Di rumah, kami, saya khususnya, telah mengambil kesepakatan dengan si ragil, yaitu si ragil hanya boleh menggunakan gawai pada setiap Sabtu dan Minggu. Pada Sabtu mulai boleh menggunakan gawai setelah pulang sekolah. Sedangkan pada Minggu mulai tidak boleh menggunakan gawai setelah pukul 12.00 WIB. Hingga saat ini kesepakatan itu masih berjalan baik.
Kesepakatan yang juga berlaku  bagi si ragil adalah ia tidak boleh membawa gawai saat bersekolah. Hal yang sama juga berlaku ketika ia sedang les di luar rumah atau saat mengikuti  kegiatan di gereja sekalipun saat itu bertepatan dengan Sabtu atau Minggu, gawai tetap tidak boleh dibawa. Kesepakatan ini pun sampai kini masih tetap berlangsung baik.
Kami mengambil kesepakatan itu semata-mata untuk mendidik si ragil agar dapat menggunakan gawai secara sehat. Pun demikian ia dapat melakukan  aktivitas-aktivitas (sekolah, les, dan kegiatan lainnya) secara sehat. Artinya,  ia dapat melakukan setiap aktivitasnya lebih fokus. Bisa kita bayangkan andai si ragil saat les membawa gawai. Sangat mungkin ia gagal fokus saat les sehingga kegiatan lesnya sia-sia.
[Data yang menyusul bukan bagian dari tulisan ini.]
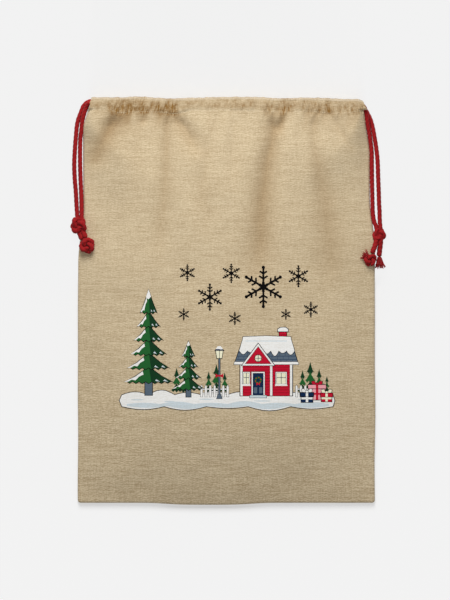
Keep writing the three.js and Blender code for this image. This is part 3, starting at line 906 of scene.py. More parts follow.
def frontHeight(side, bottom, x, y):
    shape = clothShape
    roll = shape["seamRoll"]
    near = np.clip(np.minimum(side, bottom * shape["bottomSharp"]), 0, roll) / roll
    rounded = roll * np.sqrt(1 - (1 - near) ** 2)
    rise = edgeRiseAt(y)
    mouthLift = sack["frontRunZ"] + shape["mouthRise"] - sack["rim"] - roll
    down = sack["hemFootY"] - y
    lift = mix(mouthLift, shape["crownLift"], smooth(down / shape["neckRun"])) - rise
    run = mix(shape["neckSideRun"], shape["sideRun"], smooth(down / shape["sideRun"]))
    across = 1 - (1 - np.clip(side / run, 0, 1)) ** 2
    along = 1 - (1 - np.clip(bottom / shape["bottomRun"], 0, 1)) ** 2
    atMouth = smooth((shape["foldMouth"] - y) / shape["foldFade"])
    body = (lift - foldDepth(x, y) * atMouth) * across * along
    return sack["rim"] + rise + rounded + body


# Unevenness of the front, each as (height, size across, size along, seed)
ripples = {
    "waves": (0.0016, 0.060, 0.075, 1.3), "dimples": (0.0004, 0.020, 0.024, 5.1),
    "streaks": (0.0014, 0.019, 0.170, 8.7), "streaksFrom": 0.02, "streaksTo": 0.26,
    "edgeFade": 0.03, "creaseShare": 0.6,
}


def ripple(kind, x, y):
    height, *size = ripples[kind]
    return height * unevenness(x, y, *size)


def frontSurface(x, y):
    # Height of the front cloth's outer face below the hem, with its unevenness
    side = np.maximum(halfWidthAt(y, x < 0) - np.abs(x), 0)
    bottom = np.maximum(y - sack["bottomY"], 0)
    inside = smooth(side / ripples["edgeFade"]) * smooth(bottom / ripples["edgeFade"])
    down = sack["hemFootY"] - y
    nearHem = (1 - smooth(down / ripples["streaksTo"])) * smooth(down / ripples["streaksFrom"])
    uneven = ripple("waves", x, y) + ripple("dimples", x, y) + ripple("streaks", x, y) * nearHem
    creased = ripples["creaseShare"] * sumOfCreases(x, -down)
    return frontHeight(side, bottom, x, y) + uneven * inside - creased


def distancesFromEdge(reach, step):
    # fine over the rolled seam, even beyond it
    roll = clothShape["seamRoll"]
    fine = [roll * (1 - math.cos(math.radians(a))) for a in range(0, 90, 15)]
    count = round((reach - roll) / step)
    return np.array(fine + [mix(roll, reach, k / count) for k in range(count + 1)])


def columnShares():
    fromEdge = distancesFromEdge(sack["halfWidth"], clothShape["columnStep"]) / sack["halfWidth"]
    return np.concatenate([fromEdge - 1, (1 - fromEdge[:-1])[::-1]])


def rowRises():
    reach = sack["hemFootY"] - sack["bottomY"]
    body = distancesFromEdge(reach - clothShape["neckLength"], clothShape["rowStep"])
    count = round(clothShape["neckLength"] / clothShape["neckStep"])
    neck = reach - clothShape["neckLength"] * (1 - np.arange(1, count) / count)
    return np.concatenate([body, neck])


# Section of each hem as (y, z) from its stitching over the top and back to its turned-in edge, in millimetres
hemSections = {
    "front": [
        (318.9, 24.9), (320.2, 24.95), (322.4, 25.1), (326, 25.3), (331, 25.5), (336, 25.5), (340, 25.3),
        (341.9, 24.5), (342.6, 22.8), (342.7, 20.6), (342.5, 18.5), (341.3, 16.2), (338.5, 15.0), (334, 14.7),
        (329, 14.8), (325, 15.2), (322.4, 16.2), (320.6, 17.5), (319.2, 18.0), (316.5, 18.0), (313.5, 18.0),
    ],
    "back": [
        (318.9, 0), (323, 0), (329, 0), (335, 0), (339, 0.2), (341.4, 1.5), (342.5, 3.7), (342.5, 6.1),
        (341.3, 8.4), (338.5, 9.6), (334, 9.8), (329, 9.7), (325.2, 9.2), (322.6, 7.4), (320.8, 4.6),
        (319.4, 2.8), (316.5, 2.4), (313.5, 2.4),
    ],
}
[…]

Di harian Kompas, entah kapan tepatnya, saya lupa, pernah dimuat artikel tentang menyiasati penggunaan gawai pada anak agar si anak tidak hanyut dalam pengaruh gawai. Caranya, orang tua dan anak mengambil kesepakatan begini. Â Kalau si anak sudah membaca buku satu bab, ia memiliki hak menggunakan gawai selama 15 menit.
Dalam konteks itu si anak dikatakan sudah membaca buku kalau ia sudah mempresentasikan hasil membacanya di hadapan orang tua. Upaya itu ternyata membuahkan hasil yang manis sebab lambat laun si anak semakin mencintai buku dan meninggalkan gawai. Siapa mau meneladani?